The /usr/src/ directory

This contains the source code for the operating system, this is needed if you want to do a source update of the operating system via cvsup at some point. This really doesn't need its own partition, leaving it in /usr is fine.

The /usr/ports directory

By default /usr/ports contains the ports collection. /usr/ports/distfiles, which contains the packaged ports downloads, can grow quite large on a system that has many ports installed. On the other hand, you can keep it under control manually by deleting things periodically. Most ports do some of their compilation and install work in their own directories, however, and this will require a bit of stretching room. You might consider symlinking this to a larger partition if you decide to keep a small, essentials-only /usr to speed reboots-with-fsck after system crashes.

The /usr/local directory

This contains most of the files related to installed ports, in addition to your personal configurations in /usr/local/etc. This will need to be roughly sized with whatever you are installing. It will be very large for an X system, but fairly small for a simple ftp server.
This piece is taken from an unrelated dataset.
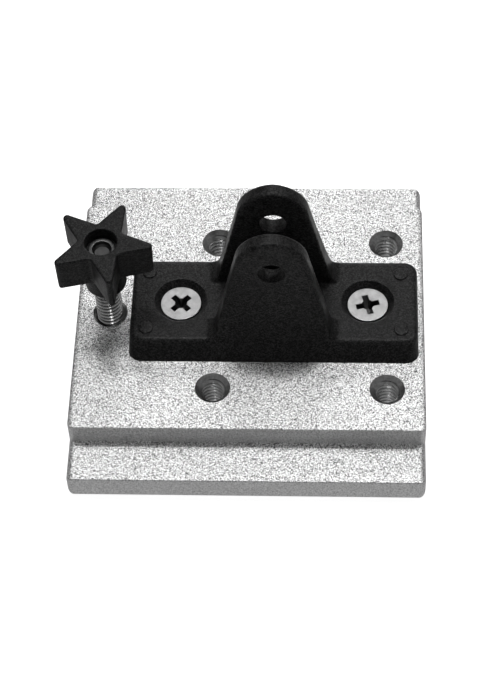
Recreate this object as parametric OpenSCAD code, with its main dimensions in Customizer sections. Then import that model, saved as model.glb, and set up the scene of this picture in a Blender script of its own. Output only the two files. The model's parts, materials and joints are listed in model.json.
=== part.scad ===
// Track slide plate with a clevis deck hinge and a star-knob clamp screw.
// Millimetres, +Z up.  The origin is the centre of the plate's underside,
// X runs along the track and Y across it.

/* [Slide plate] */
// Length of the plate along the track
plate_len = 84; // [80:1:110]
// Width of the plate across the track, flanges included
plate_wid = 88; // [80:1:110]
// Full thickness at the raised centre
plate_thk = 12.3; // [11:0.1:16]
// Thickness of the front and rear flanges that run under the track's lips
flange_thk = 6.6; // [4:0.1:8]
// Depth of each flange, from its outer edge to the raised centre
flange_dep = 10.75; // [8:0.25:14]
// Radius that softens the plate's long edges
plate_edge_r = 0.6; // [0.3:0.1:1]

/* [Tapped holes] */
// Core radius of the 1/4-20 accessory holes
tap_core_r = 2.6; // [2.5:0.05:2.7]
// Mouth radius of the countersinks on the threaded holes
tap_mouth_r = 4.2; // [3.6:0.1:4.6]
// Spacing of the accessory holes along X
tap_span_x = 41.2; // [38:0.1:44]
// Spacing of the accessory holes along Y
tap_span_y = 43.3; // [40:0.1:46]
// X of the middle of the accessory hole pattern
tap_mid_x = 12.35; // [10:0.05:14]

/* [Deck hinge] */
// X of the middle of the hinge
hinge_x = 5.9; // [5.8:0.1:7]
// Length of the hinge foot where it sits on the plate
foot_len = 69.2; // [66:0.1:69.4]
// Width of the hinge foot where it sits on the plate
foot_wid = 28.4; // [26:0.1:30]
// Height of the hinge foot
foot_h = 5.4; // [5:0.1:5.6]
// How far the foot's long walls lean in over their height
foot_draft = 2.4; // [1.5:0.1:2.6]
// How far the foot's end walls lean in over their height
foot_end_draft = 0.4; // [0.2:0.1:1]
// Plan radius of the foot's corners
foot_corner_r = 3; // [2:0.5:5]
// Distance between the two screws
screw_span = 44.85; // [44:0.05:46]
// Gap between the two ears
slot_wid = 10.8; // [10:0.1:12]
// Height of the ears above the plate
ear_h = 38.7; // [36:0.1:42]
// Thickness of an ear at its top
ear_top_thk = 3.7; // [3:0.1:4]
// Half width of an ear where it meets the foot
ear_half_low = 14; // [12:0.05:15]
// Half width of an ear at its top, before the corners are rounded
ear_half_top = 6.75; // [6.5:0.05:8]
// Radius of the ear's upper corners
ear_corner_r = 7; // [5:0.5:7.5]
// Radius of the 1/4 inch pin hole
pin_hole_r = 3.2; // [3.2:0.05:3.4]
// Height of the pin hole above the plate
pin_h = 28.2; // [27:0.1:30]

/* [Clamp screw] */
// X of the clamp screw
clamp_x = -33.9; // [-34.5:0.1:-33.9]
// Radius of the 1/4-20 stud over its threads
stud_r = 3.15; // [3.1:0.01:3.16]
// Height of the stud's tip above the underside, at rest
stud_tip_z = 0.6; // [0.2:0.1:2]
// Radial clearance between the stud and the parts round it
stud_gap = 0.07; // [0.03:0.01:0.09]
// Height of the knob hub's lower face above the plate, at rest
hub_h = 12.5; // [12:0.1:14]
// Radius of the knob's hub
hub_r = 4.9; // [4.5:0.1:4.9]
// Length of the knob's hub
hub_len = 5.9; // [5:0.1:8]
// Radius of the star over its tips, before they are rounded
star_tip_r = 14.1; // [13:0.1:14.2]
// Radius of the star at its valleys, before they are rounded
star_valley_r = 5.45; // [5.2:0.05:6]
// Thickness of the star
star_thk = 9.6; // [8:0.1:11]
// Turn of the star about the stud, in degrees
star_turn = -4.5; // [-36:0.5:36]

/* [Hidden] */
$fn = 64;
eps = 0.01;
arc_steps = 10;

plate_fillet_r = 0.8;
tap_sink_half_angle = 45;
screw_r = 2.35;
screw_hole_r = 2.4;
screw_len = 15.9;
head_r = 4.85;
head_gap = 0.05;
head_rim_h = 0.4;
seat_half_angle = 41;
head_h = (head_r - screw_r) / tan(seat_half_angle) + head_rim_h;
head_top_h = 4.15;
counterbore_r = 6.15;
shank_hole_r = 2.6;
phillips_len = 5;
phillips_wid = 1.25;
phillips_dep = 1.7;
pad_r = 1.75;
pad_h = 0.3;
pad_span_x = 60.7;
pad_span_y = 16.4;
star_tip_round = 0.95;
star_valley_round = 0.9;
star_arms = 5;
star_top_h = hub_h + hub_len + star_thk;
recess_r = 3.75;
recess_dep = 2.6;
stud_top_z = plate_thk + star_top_h - recess_dep;
stud_chamfer = 0.5;
socket_r = 2.05;
socket_dep = 1.2;

// One corner of an outline, replaced by an arc of radius r
function corner_arc(before, corner, after, r) =
    let (u = (before - corner) / norm(before - corner))
    let (w = (after - corner) / norm(after - corner))
    let (half = acos(u * w) / 2)
    let (centre = corner + (u + w) / norm(u + w) * r / sin(half))
    let (from = corner + u * r / tan(half) - centre)
    let (to = corner + w * r / tan(half) - centre)
    let (start = atan2(from[1], from[0]))
    let (raw = atan2(to[1], to[0]) - start)
    let (sweep = raw > 180 ? raw - 360 : raw < -180 ? raw + 360 : raw)
    [for (i = [0 : arc_steps])
        centre + r * [cos(start + sweep * i / arc_steps), sin(start + sweep * i / arc_steps)]];

// A closed outline whose corners have the radii given; a radius of 0 keeps the corner
function rounded(points, radii) =
    let (n = len(points))
    [for (i = [0 : n - 1])
        each (radii[i] > 0
            ? corner_arc(points[(i + n - 1) % n], points[i], points[(i + 1) % n], radii[i])
            : [points[i]])];

// Half of a mirror-symmetric outline, then the other half in reverse
function mirrored(half) =
    concat(half, [for (i = [len(half) - 1 : -1 : 0]) [-half[i][0], half[i][1]]]);

// Outward face of an ear at height h above the plate: upright at the top, flaring to the foot's wall
function ear_face(h) =
    let (top_face = slot_wid / 2 + ear_top_thk)
    let (foot_face = foot_wid / 2 - foot_draft)
    top_face + (foot_face - top_face) * pow((ear_h - h) / (ear_h - foot_h), 3);

function star_point(i) =
    let (r = i % 2 == 0 ? star_tip_r : star_valley_r)
    r * [cos(180 / star_arms * i), sin(180 / star_arms * i)];

module at_taps() {
    for (sx = [-1, 1], sy = [-1, 1])
        translate([tap_mid_x + sx * tap_span_x / 2, sy * tap_span_y / 2, 0])
            children();
}

module at_screw(side) {
    translate([hinge_x + side * screw_span / 2, 0, 0])
        children();
}

module threaded_hole(core_r, mouth_r) {
    sink_dep = (mouth_r - core_r) / tan(tap_sink_half_angle);
    translate([0, 0, -1])
        cylinder(r = core_r, h = plate_thk + 2);
    translate([0, 0, plate_thk - sink_dep])
        cylinder(r1 = core_r, r2 = mouth_r + eps, h = sink_dep + eps);
}

module plate_section() {
    half_wid = plate_wid / 2;
    half_top = half_wid - flange_dep;
    corners = mirrored([[half_wid, 0], [half_wid, flange_thk], [half_top, flange_thk],
                        [half_top, plate_thk]]);
    radii_half = [plate_edge_r, plate_edge_r, plate_fillet_r, plate_edge_r];
    radii = concat(radii_half, [for (i = [3 : -1 : 0]) radii_half[i]]);
    polygon(rounded(corners, radii));
}

module slide_block() {
    color("silver")
        difference() {
            rotate([90, 0, 90])
                linear_extrude(height = plate_len, center = true)
                    plate_section();
            at_taps()
                threaded_hole(tap_core_r, tap_mouth_r);
            translate([clamp_x, 0, 0])
                threaded_hole(stud_r + stud_gap, tap_mouth_r);
            for (side = [-1, 1])
                at_screw(side)
                    threaded_hole(screw_hole_r, screw_hole_r + 0.6);
        }
}

module foot() {
    x = foot_len / 2;
    y = foot_wid / 2;
    radii = [for (i = [0 : 3]) foot_corner_r];
    narrowing = [1 - foot_end_draft / x, 1 - foot_draft / y];
    linear_extrude(height = foot_h, scale = narrowing)
        polygon(rounded([[x, -y], [x, y], [-x, y], [-x, -y]], radii));
}

module ear_outline() {
    corners = [[ear_half_low, foot_h], [ear_half_top, ear_h], [-ear_half_top, ear_h],
               [-ear_half_low, foot_h], [-ear_half_low, foot_h / 2], [ear_half_low, foot_h / 2]];
    polygon(rounded(corners, [0, ear_corner_r, ear_corner_r, 0, 0, 0]));
}

module ear_side() {
    steps = 8;
    rise = ear_h - foot_h;
    polygon(concat([[slot_wid / 2, ear_h + 1], [slot_wid / 2, foot_h / 2],
                    [ear_face(foot_h), foot_h / 2]],
                   [for (i = [0 : steps]) let (h = foot_h + rise * i / steps) [ear_face(h), h]],
                   [[ear_face(ear_h), ear_h + 1]]));
}

module ear() {
    intersection() {
        translate([0, foot_wid / 2, 0])
            rotate([90, 0, 0])
                linear_extrude(height = foot_wid)
                    ear_outline();
        rotate([90, 0, 90])
            linear_extrude(height = foot_len, center = true)
                ear_side();
    }
}

module hinge_bracket() {
    color([0.1, 0.1, 0.11])
        difference() {
            translate([hinge_x, 0, plate_thk]) {
                foot();
                ear();
                mirror([0, 1, 0])
                    ear();
                moulding_pads();
            }
            translate([hinge_x, 0, plate_thk + pin_h])
                rotate([90, 0, 0])
                    cylinder(r = pin_hole_r, h = foot_wid + 2, center = true);
            for (side = [-1, 1])
                at_screw(side)
                    screw_seat();
        }
}

module moulding_pads() {
    for (sx = [-1, 1], sy = [-1, 1])
        translate([sx * pad_span_x / 2, sy * pad_span_y / 2, foot_h - eps])
            cylinder(r = pad_r, h = pad_h + eps);
}

module screw_seat() {
    seat_h = (counterbore_r - shank_hole_r) / tan(seat_half_angle);
    head_seat_h = (head_r + head_gap - shank_hole_r) / tan(seat_half_angle);
    seat_z = plate_thk + head_top_h - head_rim_h - head_seat_h;
    translate([0, 0, plate_thk - 1])
        cylinder(r = shank_hole_r, h = foot_h);
    translate([0, 0, seat_z])
        cylinder(r1 = shank_hole_r, r2 = counterbore_r, h = seat_h);
    translate([0, 0, seat_z + seat_h])
        cylinder(r = counterbore_r, h = foot_h);
}

module bracket_screw(turn) {
    top_z = plate_thk + head_top_h;
    tip_h = 0.7;
    color("gainsboro")
        difference() {
            union() {
                translate([0, 0, top_z - head_rim_h])
                    cylinder(r = head_r, h = head_rim_h);
                translate([0, 0, top_z - head_h])
                    cylinder(r1 = screw_r, r2 = head_r, h = head_h - head_rim_h);
                translate([0, 0, top_z - screw_len + tip_h])
                    cylinder(r = screw_r, h = screw_len - head_h - tip_h + eps);
                translate([0, 0, top_z - screw_len])
                    cylinder(r1 = screw_r - tip_h, r2 = screw_r, h = tip_h);
            }
            for (a = [0, 90])
                rotate(turn + a)
                    translate([-phillips_len / 2, -phillips_wid / 2, top_z - phillips_dep])
                        cube([phillips_len, phillips_wid, phillips_dep + 1]);
        }
}

module bracket_screw_left() {
    at_screw(-1)
        bracket_screw(45);
}

module bracket_screw_right() {
    at_screw(1)
        bracket_screw(15);
}

module clamp_stud() {
    color("lightgray")
        translate([clamp_x, 0, 0])
            difference() {
                union() {
                    translate([0, 0, stud_tip_z])
                        cylinder(r1 = stud_r - stud_chamfer, r2 = stud_r, h = stud_chamfer);
                    translate([0, 0, stud_tip_z + stud_chamfer])
                        cylinder(r = stud_r, h = stud_top_z - stud_tip_z - stud_chamfer);
                }
                translate([0, 0, stud_top_z - socket_dep])
                    cylinder(r = socket_r, h = socket_dep + 1);
            }
}

module star_knob() {
    radii = [for (i = [0 : 2 * star_arms - 1]) i % 2 == 0 ? star_tip_round : star_valley_round];
    outline = [for (i = [0 : 2 * star_arms - 1]) star_point(i)];
    color([0.12, 0.12, 0.13])
        translate([clamp_x, 0, plate_thk + hub_h])
            difference() {
                union() {
                    cylinder(r = hub_r, h = hub_len + eps);
                    translate([0, 0, hub_len])
                        rotate(star_turn)
                            linear_extrude(height = star_thk)
                                polygon(rounded(outline, radii));
                }
                translate([0, 0, -1])
                    cylinder(r = stud_r + stud_gap, h = star_top_h);
                translate([0, 0, hub_len + star_thk - recess_dep])
                    cylinder(r = recess_r, h = recess_dep + 1);
            }
}

slide_block();
hinge_bracket();
bracket_screw_left();
bracket_screw_right();
clamp_stud();
star_knob();
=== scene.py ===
"""Looks for the track slide plate with its clevis deck hinge and star-knob clamp screw.

Every visible piece is built here as a finished mesh and stands for the CAD node of the same size.
Lengths below are in millimetres and become metres when a mesh is made.
"""

import json
import math

import bmesh
import bpy
import numpy as np
from mathutils import Matrix, Vector


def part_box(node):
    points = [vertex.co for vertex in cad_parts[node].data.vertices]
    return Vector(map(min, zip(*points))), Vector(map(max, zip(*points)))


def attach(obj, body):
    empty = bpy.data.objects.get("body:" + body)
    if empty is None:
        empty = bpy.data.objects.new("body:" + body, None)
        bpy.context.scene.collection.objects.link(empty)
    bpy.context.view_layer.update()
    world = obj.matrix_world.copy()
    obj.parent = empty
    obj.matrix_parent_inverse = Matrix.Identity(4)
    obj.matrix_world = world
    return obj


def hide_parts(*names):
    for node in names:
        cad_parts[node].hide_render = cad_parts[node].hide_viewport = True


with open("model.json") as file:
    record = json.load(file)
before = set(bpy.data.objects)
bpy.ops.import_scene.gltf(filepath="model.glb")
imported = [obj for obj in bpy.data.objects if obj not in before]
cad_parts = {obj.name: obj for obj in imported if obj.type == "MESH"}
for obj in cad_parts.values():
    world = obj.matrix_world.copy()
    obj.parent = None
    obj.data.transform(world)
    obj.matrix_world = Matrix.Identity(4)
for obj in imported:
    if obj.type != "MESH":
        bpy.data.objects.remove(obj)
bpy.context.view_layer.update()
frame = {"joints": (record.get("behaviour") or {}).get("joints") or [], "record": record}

MM = 0.001
MOUNTS = {m["name"]: m for m in frame["record"]["mounts"]}
JOINTS = {j["name"]: j for j in frame["joints"]}


def box_mm(node):
    """A CAD node's lowest and highest corners, in millimetres."""
    low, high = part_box(node)
    return Vector(low) / MM, Vector(high) / MM


# ---------------------------------------------------------------- sizes read from the frame

PLATE_LOW, PLATE_HIGH = box_mm("slide_block")
HINGE_LOW, HINGE_HIGH = box_mm("hinge_bracket")
STUD_LOW, STUD_HIGH = box_mm("clamp_stud")
KNOB_LOW, KNOB_HIGH = box_mm("star_knob")
PLATE_TOP = PLATE_HIGH.z
FLANGE_TOP = MOUNTS["track_slide"]["pos_m"][2] / MM
HINGE_X = (HINGE_LOW.x + HINGE_HIGH.x) / 2
EAR_H = HINGE_HIGH.z - PLATE_TOP
PIN_R = MOUNTS["hinge_pin_bore"]["dims"]["r_mm"]
PIN_H = MOUNTS["hinge_pin_bore"]["pos_m"][2] / MM - PLATE_TOP
CLAMP_X = JOINTS["knob_turn"]["pos_m"][0] / MM
TAPS = MOUNTS["accessory_holes"]
SCREW_NODES = ("bracket_screw_left", "bracket_screw_right")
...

The /home or /data partition

Assuming this is not a firewall or similarly specialized machine. Users (even if it is only yourself) will likely log in and want to use files. This partition, not created by the default install, is often given most of the disk. This is particularly true for personal servers and personal machines, which are likely to keep most of their files in this partition.

The default partitioning scheme follows the idea of creating a link from /home to /usr/home, and giving /usr most of the disk. The problem with this is that /usr is needed to bring a system up, and in a situation where you may have as much as 250gigs (or more) of space under /usr, it will take quite awhile to file system check before you can bring the system up to check it. Which is particularly bad if you're having consistent crashes. One way to deal with this is to give /usr and /home their own partitions -- if /home has its own slice, it will not be made a link to /usr/home during the install.